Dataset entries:

════════════════

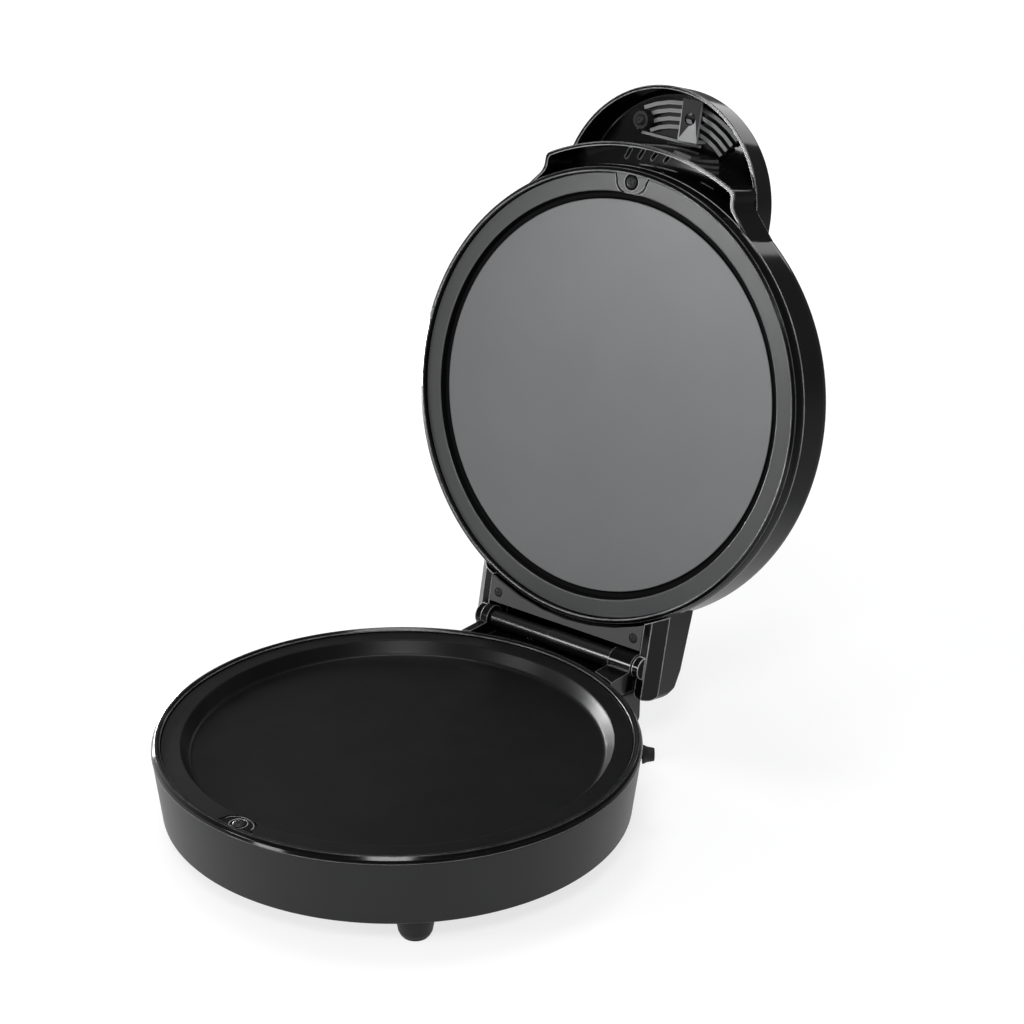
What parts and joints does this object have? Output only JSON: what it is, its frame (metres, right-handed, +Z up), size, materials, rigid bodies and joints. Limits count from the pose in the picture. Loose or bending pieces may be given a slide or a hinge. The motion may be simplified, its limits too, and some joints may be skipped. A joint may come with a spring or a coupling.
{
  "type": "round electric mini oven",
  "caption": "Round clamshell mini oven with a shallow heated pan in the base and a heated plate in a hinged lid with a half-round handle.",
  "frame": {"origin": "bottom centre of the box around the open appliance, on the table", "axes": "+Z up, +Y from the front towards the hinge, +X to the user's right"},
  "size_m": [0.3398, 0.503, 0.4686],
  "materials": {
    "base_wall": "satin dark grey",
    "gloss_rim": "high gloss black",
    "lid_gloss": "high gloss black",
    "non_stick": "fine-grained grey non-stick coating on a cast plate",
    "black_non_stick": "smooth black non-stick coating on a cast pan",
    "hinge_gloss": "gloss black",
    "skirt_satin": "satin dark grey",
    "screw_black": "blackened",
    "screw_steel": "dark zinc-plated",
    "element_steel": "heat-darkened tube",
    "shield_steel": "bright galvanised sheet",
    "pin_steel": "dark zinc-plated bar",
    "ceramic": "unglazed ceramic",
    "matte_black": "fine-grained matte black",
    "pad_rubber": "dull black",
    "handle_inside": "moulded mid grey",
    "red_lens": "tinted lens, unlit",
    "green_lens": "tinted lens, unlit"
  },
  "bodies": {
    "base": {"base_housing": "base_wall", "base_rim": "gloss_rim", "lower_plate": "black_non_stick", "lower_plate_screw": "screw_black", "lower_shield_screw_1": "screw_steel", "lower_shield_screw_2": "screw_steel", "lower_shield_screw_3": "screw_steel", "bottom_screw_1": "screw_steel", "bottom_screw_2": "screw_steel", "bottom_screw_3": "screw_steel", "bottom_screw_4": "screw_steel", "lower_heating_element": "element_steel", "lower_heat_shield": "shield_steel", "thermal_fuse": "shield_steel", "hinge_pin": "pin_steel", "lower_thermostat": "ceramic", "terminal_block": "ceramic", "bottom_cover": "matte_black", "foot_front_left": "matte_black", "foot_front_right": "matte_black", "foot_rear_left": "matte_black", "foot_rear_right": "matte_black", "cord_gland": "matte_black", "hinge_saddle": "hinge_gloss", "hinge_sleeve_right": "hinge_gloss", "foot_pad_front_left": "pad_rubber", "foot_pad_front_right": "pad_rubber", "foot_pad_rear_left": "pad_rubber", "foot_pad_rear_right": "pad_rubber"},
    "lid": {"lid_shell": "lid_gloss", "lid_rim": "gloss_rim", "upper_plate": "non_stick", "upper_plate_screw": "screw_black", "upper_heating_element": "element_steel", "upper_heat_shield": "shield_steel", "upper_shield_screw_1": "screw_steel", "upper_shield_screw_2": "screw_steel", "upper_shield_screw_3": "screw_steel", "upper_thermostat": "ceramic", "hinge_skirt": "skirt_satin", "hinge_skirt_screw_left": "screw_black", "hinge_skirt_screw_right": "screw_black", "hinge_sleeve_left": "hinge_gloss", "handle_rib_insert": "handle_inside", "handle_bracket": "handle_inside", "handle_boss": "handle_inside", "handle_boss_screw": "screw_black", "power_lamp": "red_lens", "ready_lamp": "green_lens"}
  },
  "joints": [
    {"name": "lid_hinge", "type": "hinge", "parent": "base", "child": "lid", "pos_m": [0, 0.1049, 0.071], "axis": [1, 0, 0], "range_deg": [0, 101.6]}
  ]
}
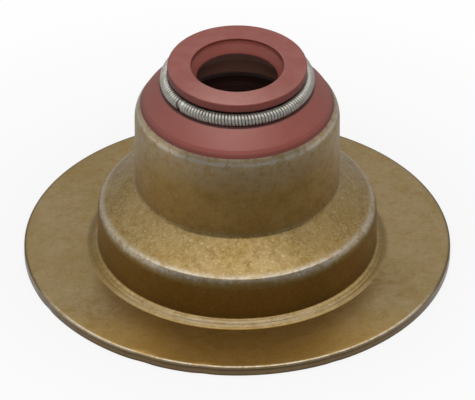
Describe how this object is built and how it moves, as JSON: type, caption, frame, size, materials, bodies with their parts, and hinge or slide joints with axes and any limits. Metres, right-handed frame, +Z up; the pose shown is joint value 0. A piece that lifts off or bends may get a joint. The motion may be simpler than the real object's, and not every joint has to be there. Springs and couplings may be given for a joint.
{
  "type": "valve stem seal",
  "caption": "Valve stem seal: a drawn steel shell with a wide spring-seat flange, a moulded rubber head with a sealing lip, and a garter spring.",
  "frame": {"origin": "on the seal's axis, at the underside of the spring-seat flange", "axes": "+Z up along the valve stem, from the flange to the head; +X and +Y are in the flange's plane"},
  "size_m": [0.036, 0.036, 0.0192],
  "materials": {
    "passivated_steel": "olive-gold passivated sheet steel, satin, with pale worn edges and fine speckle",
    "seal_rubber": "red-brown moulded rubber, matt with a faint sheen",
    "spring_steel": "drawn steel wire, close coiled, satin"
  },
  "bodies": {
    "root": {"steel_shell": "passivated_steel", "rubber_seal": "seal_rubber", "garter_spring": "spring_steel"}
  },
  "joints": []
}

════════════════

**Given request**
The full set of records should be duplicated exactly.

**The answer**
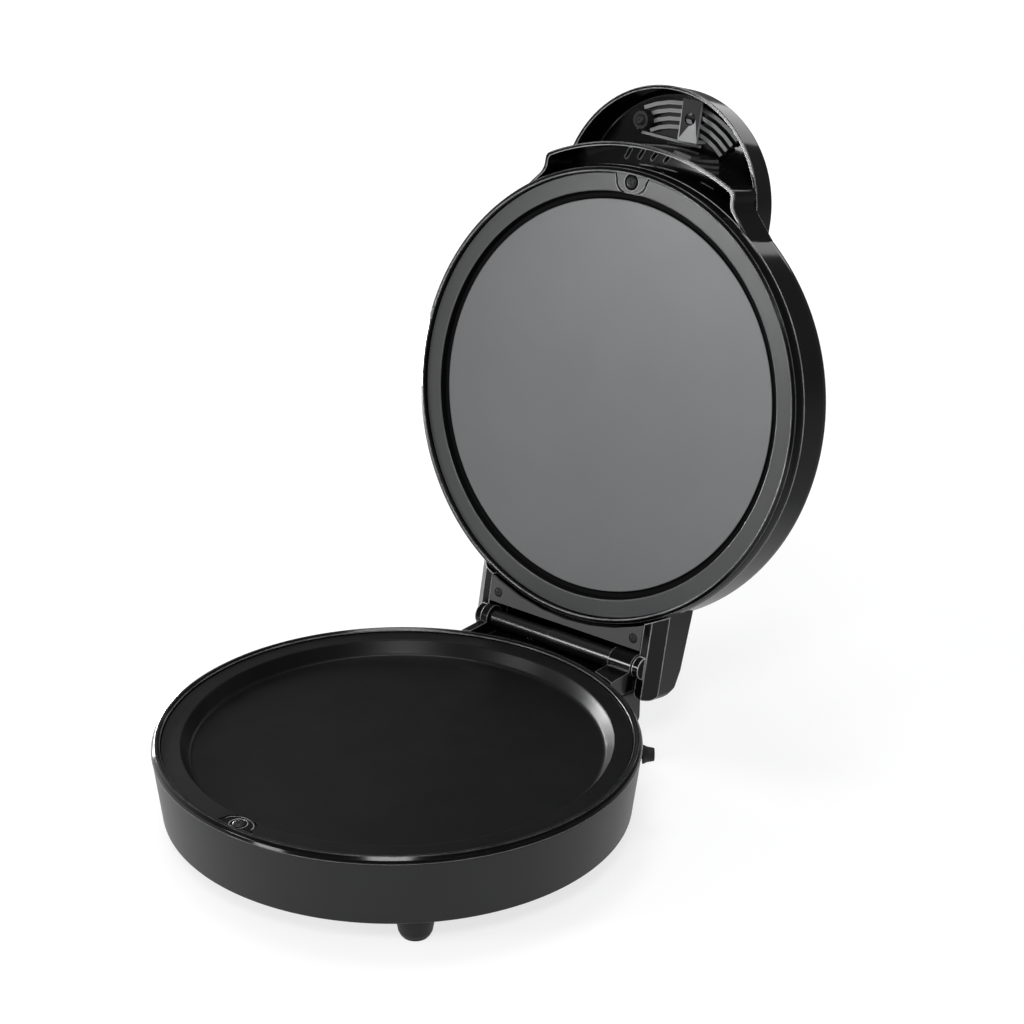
What parts and joints does this object have? Output only JSON: what it is, its frame (metres, right-handed, +Z up), size, materials, rigid bodies and joints. Limits count from the pose in the picture. Loose or bending pieces may be given a slide or a hinge. The motion may be simplified, its limits too, and some joints may be skipped. A joint may come with a spring or a coupling.
{
  "type": "round electric mini oven",
  "caption": "Round clamshell mini oven with a shallow heated pan in the base and a heated plate in a hinged lid with a half-round handle.",
  "frame": {"origin": "bottom centre of the box around the open appliance, on the table", "axes": "+Z up, +Y from the front towards the hinge, +X to the user's right"},
  "size_m": [0.3398, 0.503, 0.4686],
  "materials": {
    "base_wall": "satin dark grey",
    "gloss_rim": "high gloss black",
    "lid_gloss": "high gloss black",
    "non_stick": "fine-grained grey non-stick coating on a cast plate",
    "black_non_stick": "smooth black non-stick coating on a cast pan",
    "hinge_gloss": "gloss black",
    "skirt_satin": "satin dark grey",
    "screw_black": "blackened",
    "screw_steel": "dark zinc-plated",
    "element_steel": "heat-darkened tube",
    "shield_steel": "bright galvanised sheet",
    "pin_steel": "dark zinc-plated bar",
    "ceramic": "unglazed ceramic",
    "matte_black": "fine-grained matte black",
    "pad_rubber": "dull black",
    "handle_inside": "moulded mid grey",
    "red_lens": "tinted lens, unlit",
    "green_lens": "tinted lens, unlit"
  },
  "bodies": {
    "base": {"base_housing": "base_wall", "base_rim": "gloss_rim", "lower_plate": "black_non_stick", "lower_plate_screw": "screw_black", "lower_shield_screw_1": "screw_steel", "lower_shield_screw_2": "screw_steel", "lower_shield_screw_3": "screw_steel", "bottom_screw_1": "screw_steel", "bottom_screw_2": "screw_steel", "bottom_screw_3": "screw_steel", "bottom_screw_4": "screw_steel", "lower_heating_element": "element_steel", "lower_heat_shield": "shield_steel", "thermal_fuse": "shield_steel", "hinge_pin": "pin_steel", "lower_thermostat": "ceramic", "terminal_block": "ceramic", "bottom_cover": "matte_black", "foot_front_left": "matte_black", "foot_front_right": "matte_black", "foot_rear_left": "matte_black", "foot_rear_right": "matte_black", "cord_gland": "matte_black", "hinge_saddle": "hinge_gloss", "hinge_sleeve_right": "hinge_gloss", "foot_pad_front_left": "pad_rubber", "foot_pad_front_right": "pad_rubber", "foot_pad_rear_left": "pad_rubber", "foot_pad_rear_right": "pad_rubber"},
    "lid": {"lid_shell": "lid_gloss", "lid_rim": "gloss_rim", "upper_plate": "non_stick", "upper_plate_screw": "screw_black", "upper_heating_element": "element_steel", "upper_heat_shield": "shield_steel", "upper_shield_screw_1": "screw_steel", "upper_shield_screw_2": "screw_steel", "upper_shield_screw_3": "screw_steel", "upper_thermostat": "ceramic", "hinge_skirt": "skirt_satin", "hinge_skirt_screw_left": "screw_black", "hinge_skirt_screw_right": "screw_black", "hinge_sleeve_left": "hinge_gloss", "handle_rib_insert": "handle_inside", "handle_bracket": "handle_inside", "handle_boss": "handle_inside", "handle_boss_screw": "screw_black", "power_lamp": "red_lens", "ready_lamp": "green_lens"}
  },
  "joints": [
    {"name": "lid_hinge", "type": "hinge", "parent": "base", "child": "lid", "pos_m": [0, 0.1049, 0.071], "axis": [1, 0, 0], "range_deg": [0, 101.6]}
  ]
}
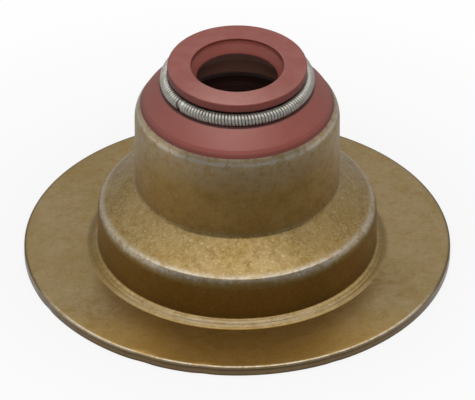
Describe how this object is built and how it moves, as JSON: type, caption, frame, size, materials, bodies with their parts, and hinge or slide joints with axes and any limits. Metres, right-handed frame, +Z up; the pose shown is joint value 0. A piece that lifts off or bends may get a joint. The motion may be simpler than the real object's, and not every joint has to be there. Springs and couplings may be given for a joint.
{
  "type": "valve stem seal",
  "caption": "Valve stem seal: a drawn steel shell with a wide spring-seat flange, a moulded rubber head with a sealing lip, and a garter spring.",
  "frame": {"origin": "on the seal's axis, at the underside of the spring-seat flange", "axes": "+Z up along the valve stem, from the flange to the head; +X and +Y are in the flange's plane"},
  "size_m": [0.036, 0.036, 0.0192],
  "materials": {
    "passivated_steel": "olive-gold passivated sheet steel, satin, with pale worn edges and fine speckle",
    "seal_rubber": "red-brown moulded rubber, matt with a faint sheen",
    "spring_steel": "drawn steel wire, close coiled, satin"
  },
  "bodies": {
    "root": {"steel_shell": "passivated_steel", "rubber_seal": "seal_rubber", "garter_spring": "spring_steel"}
  },
  "joints": []
}